▼▼▼

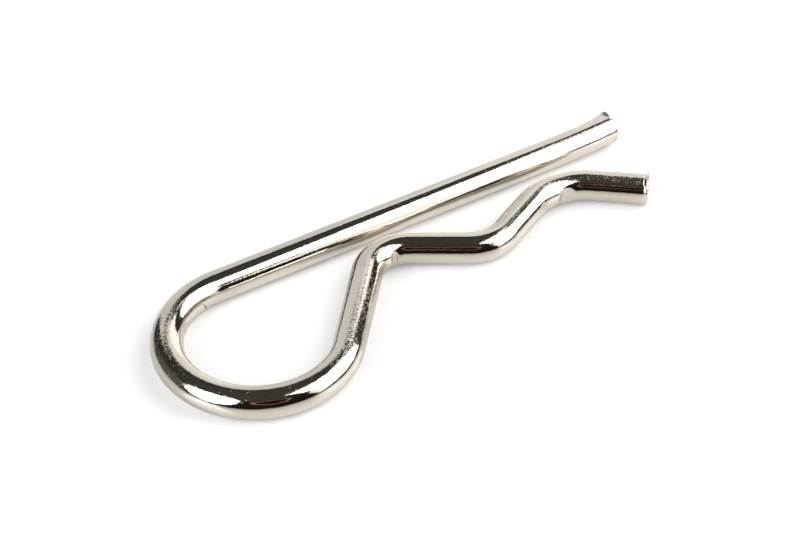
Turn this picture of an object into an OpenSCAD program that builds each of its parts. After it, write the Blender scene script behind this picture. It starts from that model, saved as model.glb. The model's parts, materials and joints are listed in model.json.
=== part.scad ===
// R-clip: a spring clip bent from one length of round wire.
// It lies flat on the XY plane. The straight leg points along +X, and the
// spring leg lies beside it, towards -Y, joined to it by an open loop.

/* [Wire] */
// Diameter of the wire
wire_d = 3; // [2.4:0.1:3.6]

/* [Straight leg] */
// Length from the loop to the cut end
leg_len = 44.6; // [42:0.2:54]

/* [Loop] */
// Radius to the middle of the wire
loop_r = 8.1; // [7:0.1:10]

/* [First hump] */
// Angle at which the spring leg climbs out of the loop
rise_angle = 49.5; // [45:0.5:54]
// Clear gap to the straight leg
first_gap = 1.25; // [0.6:0.05:1.8]
// Radius to the middle of the wire
first_bend_r = 4.1; // [3.4:0.1:5]

/* [Shaft seat] */
// Angle at which the spring leg drops into the seat
fall_angle = 32; // [28:0.5:36]
// Reach from the middle of the straight leg to the bottom of the seat
seat_reach = 6.8; // [6.3:0.1:7.6]
// Radius to the middle of the wire
seat_bend_r = 4.3; // [3.4:0.1:5]

/* [Second hump] */
// Angle at which the spring leg climbs out of the seat
climb_angle = 26.5; // [24:0.5:30]
// Clear gap to the straight leg
second_gap = 1.9; // [1.2:0.1:2.4]
// Radius to the middle of the wire
second_bend_r = 6.2; // [5:0.1:7]

/* [Flared end] */
// Angle at which the end leads away from the straight leg
flare_angle = 38.5; // [34:0.5:46]
// Length of its straight stretch
flare_len = 5.4; // [3:0.1:7]

/* [Bending marks] */
// Depth that the bending pin pressed into the inside of the first hump
first_mark_depth = 0.06; // [0.03:0.01:0.12]
// Radius of the pin at the first hump
first_mark_r = 0.8; // [0.5:0.1:1.2]
// Depth that the bending pin pressed into the inside of the second hump
second_mark_depth = 0.25; // [0.1:0.01:0.3]
// Radius of the pin at the second hump
second_mark_r = 1.6; // [1.2:0.1:2.4]

/* [Sheared ends] */
// How far the cropping blade drew out the lip on each end
lip_stand = 0.24; // [0.12:0.02:0.26]
// Length over which the straight leg's lip swells
lip_len = 3.2; // [2:0.1:5]
// Height of the torn burr on the flared end
burr_h = 0.4; // [0.2:0.05:0.6]

/* [Hidden] */
$fn = 64;
wire_r = wire_d / 2;

// The wire is drawn a hair thinner round a bend, and each run laps into its bends.
bend_thinning = 0.01;
lap = 0.05;

// Places along the wire, with the straight leg's axis on y = 0 and its cut end at x = 0.
// Each run is tangent to the bends that it joins, which gives its length.
function beside(angle) = [sin(angle), -cos(angle)];
function crest_y(gap, bend_r) = -(wire_d + gap + bend_r);
function run_len(step_y, both_r, angle) = (step_y + both_r * cos(angle)) / sin(angle);
function run_x(step_y, both_r, angle) =
    both_r * sin(angle) + run_len(step_y, both_r, angle) * cos(angle);

loop_c = [-leg_len, -loop_r];

rise_sum = loop_r + first_bend_r;
rise_step = crest_y(first_gap, first_bend_r) - loop_c.y;
rise_len = run_len(rise_step, rise_sum, rise_angle);
first_c = loop_c + [run_x(rise_step, rise_sum, rise_angle), rise_step];

fall_sum = first_bend_r + seat_bend_r;
fall_step = first_c.y - (seat_bend_r - seat_reach - wire_r);
fall_len = run_len(fall_step, fall_sum, fall_angle);
seat_c = first_c + [run_x(fall_step, fall_sum, fall_angle), -fall_step];

climb_sum = seat_bend_r + second_bend_r;
climb_step = crest_y(second_gap, second_bend_r) - seat_c.y;
climb_len = run_len(climb_step, climb_sum, climb_angle);
second_c = seat_c + [run_x(climb_step, climb_sum, climb_angle), climb_step];

flare_from = second_c - second_bend_r * beside(-flare_angle);

// A sheared end is a cone that leans out of the wire, towards the side of the burr.
lip_base_r = 0.9 * wire_r;
lip_swell = 0.05;
shear_depth = 0.2;
drawn_side = 55;
flare_lip_len = 0.6;
burr_root_r = 0.25;
burr_tip_r = 0.08;

// Where the marks lie, as angles round the bend from its middle towards the loop
first_mark_turn = 14;
second_mark_turn = 7;

// The origin is under the middle of the clip's outline.
left = loop_c.x - loop_r - wire_r;
front = loop_c.y - loop_r - wire_r;
back = wire_r + lip_swell + (lip_stand - lip_swell) * cos(drawn_side);
middle = [left / 2, (front + back) / 2];

// A straight run of wire, from a point along a heading
module run(from, heading, length) {
    translate([from.x, from.y, wire_r])
        rotate([0, 90, heading])
            translate([0, 0, -lap])
                cylinder(h = length + 2 * lap, r = wire_r);
}

// A bend about a centre, between two angles round it
module bend(centre, bend_r, from, to) {
    translate([centre.x, centre.y, wire_r])
        rotate([0, 0, from])
            rotate_extrude(angle = to - from)
                translate([bend_r, 0])
                    circle(wire_r - bend_thinning);
}

// The pin that a bend was pulled round, sunk into the inside of the bend
module bending_pin(centre, bend_r, angle, pin_r, depth) {
    translate([centre.x, centre.y, -wire_d])
        rotate([0, 0, angle])
            translate([bend_r - wire_r + depth - pin_r, 0, 0])
                cylinder(h = 3 * wire_d, r = pin_r);
}

// Turns what is drawn for a cut end to its place, with +Y towards the drawn-out side
module at_end(at, heading) {
    translate([at.x, at.y, wire_r])
        rotate([drawn_side, 0, heading])
            children();
}

// The lip that cropping drew out of a cut end
module sheared_lip(length) {
    drawn_out = lip_stand - lip_swell;
    translate([0, drawn_out, 0])
        rotate([0, -90, atan(drawn_out / length)])
            cylinder(h = length, r1 = wire_r + lip_swell, r2 = lip_base_r);
}

// A torn point of metal that stands out of the lip
module burr() {
    translate([-burr_root_r, wire_r - burr_root_r, 0])
        rotate([-90, 0, 0])
            cylinder(h = burr_h + burr_root_r, r1 = burr_root_r, r2 = burr_tip_r);
}

module straight_leg() {
    run([-leg_len, 0], 0, leg_len - shear_depth - lap);
    at_end([0, 0], 0)
        sheared_lip(lip_len);
}

module first_hump() {
    difference() {
        bend(first_c, first_bend_r, 90 - fall_angle, 90 + rise_angle);
        bending_pin(
            first_c,
            first_bend_r,
            90 + (rise_angle - fall_angle) / 2 + first_mark_turn,
            first_mark_r,
            first_mark_depth
        );
    }
}

module second_hump() {
    difference() {
        bend(second_c, second_bend_r, 90 - flare_angle, 90 + climb_angle);
        bending_pin(
            second_c,
            second_bend_r,
            90 + (climb_angle - flare_angle) / 2 + second_mark_turn,
            second_mark_r,
            second_mark_depth
        );
    }
}

module flared_end() {
    run(flare_from, -flare_angle, flare_len - shear_depth - lap);
    at_end(flare_from + flare_len * [cos(flare_angle), -sin(flare_angle)], -flare_angle) {
        sheared_lip(flare_lip_len);
        burr();
    }
}

module clip() {
    color([0.80, 0.76, 0.70])
    translate([-middle.x, -middle.y, 0]) {
        straight_leg();
        bend(loop_c, loop_r, 90, 270 + rise_angle);
        run(loop_c + loop_r * beside(rise_angle), rise_angle, rise_len);
        first_hump();
        run(first_c - first_bend_r * beside(-fall_angle), -fall_angle, fall_len);
        bend(seat_c, seat_bend_r, 270 - fall_angle, 270 + climb_angle);
        run(seat_c + seat_bend_r * beside(climb_angle), climb_angle, climb_len);
        second_hump();
        flared_end();
    }
}

clip();
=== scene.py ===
"""Finished model of an r-clip, bent from one nickel-plated wire, in a small studio."""

import json
import logging
import math
from dataclasses import dataclass, field
from enum import Enum
from typing import Optional, Union

import bpy
import numpy as np
from mathutils import Matrix, Quaternion, Vector


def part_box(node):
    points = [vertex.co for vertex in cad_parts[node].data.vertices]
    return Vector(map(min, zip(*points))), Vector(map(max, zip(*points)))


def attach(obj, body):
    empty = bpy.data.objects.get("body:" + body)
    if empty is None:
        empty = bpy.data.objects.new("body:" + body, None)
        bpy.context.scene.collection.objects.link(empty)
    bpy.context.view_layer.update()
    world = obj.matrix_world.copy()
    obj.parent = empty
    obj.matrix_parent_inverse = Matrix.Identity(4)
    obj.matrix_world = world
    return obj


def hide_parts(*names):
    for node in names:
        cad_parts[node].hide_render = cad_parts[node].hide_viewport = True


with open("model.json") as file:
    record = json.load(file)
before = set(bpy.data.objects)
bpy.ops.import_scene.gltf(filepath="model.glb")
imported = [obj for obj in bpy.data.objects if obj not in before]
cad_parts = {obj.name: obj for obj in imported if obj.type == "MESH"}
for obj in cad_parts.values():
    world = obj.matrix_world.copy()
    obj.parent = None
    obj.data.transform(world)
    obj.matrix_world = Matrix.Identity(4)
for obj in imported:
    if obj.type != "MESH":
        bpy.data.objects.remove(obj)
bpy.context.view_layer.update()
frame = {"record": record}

MM = 0.001

Pair = tuple[float, float]
Triple = tuple[float, float, float]
Colour = tuple[float, float, float, float]
Array = np.ndarray
Piece = bpy.types.Object

log = logging.getLogger("r_clip")


# ---- The path of the wire ----


class StretchKind(Enum):
    """The two kinds of stretch that a wire form is made of."""

    RUN = "straight run"
    BEND = "bend"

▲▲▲

_GOAL:_ Starting with the line with "run(loop_c + loop_r" and ending with the line with "record = json.load(file)", extract every line exactly and nothing outside that span.

_IN RESPONSE:_
        run(loop_c + loop_r * beside(rise_angle), rise_angle, rise_len);
        first_hump();
        run(first_c - first_bend_r * beside(-fall_angle), -fall_angle, fall_len);
        bend(seat_c, seat_bend_r, 270 - fall_angle, 270 + climb_angle);
        run(seat_c + seat_bend_r * beside(climb_angle), climb_angle, climb_len);
        second_hump();
        flared_end();
    }
}

clip();
=== scene.py ===
"""Finished model of an r-clip, bent from one nickel-plated wire, in a small studio."""

import json
import logging
import math
from dataclasses import dataclass, field
from enum import Enum
from typing import Optional, Union

import bpy
import numpy as np
from mathutils import Matrix, Quaternion, Vector


def part_box(node):
    points = [vertex.co for vertex in cad_parts[node].data.vertices]
    return Vector(map(min, zip(*points))), Vector(map(max, zip(*points)))


def attach(obj, body):
    empty = bpy.data.objects.get("body:" + body)
    if empty is None:
        empty = bpy.data.objects.new("body:" + body, None)
        bpy.context.scene.collection.objects.link(empty)
    bpy.context.view_layer.update()
    world = obj.matrix_world.copy()
    obj.parent = empty
    obj.matrix_parent_inverse = Matrix.Identity(4)
    obj.matrix_world = world
    return obj


def hide_parts(*names):
    for node in names:
        cad_parts[node].hide_render = cad_parts[node].hide_viewport = True


with open("model.json") as file:
    record = json.load(file)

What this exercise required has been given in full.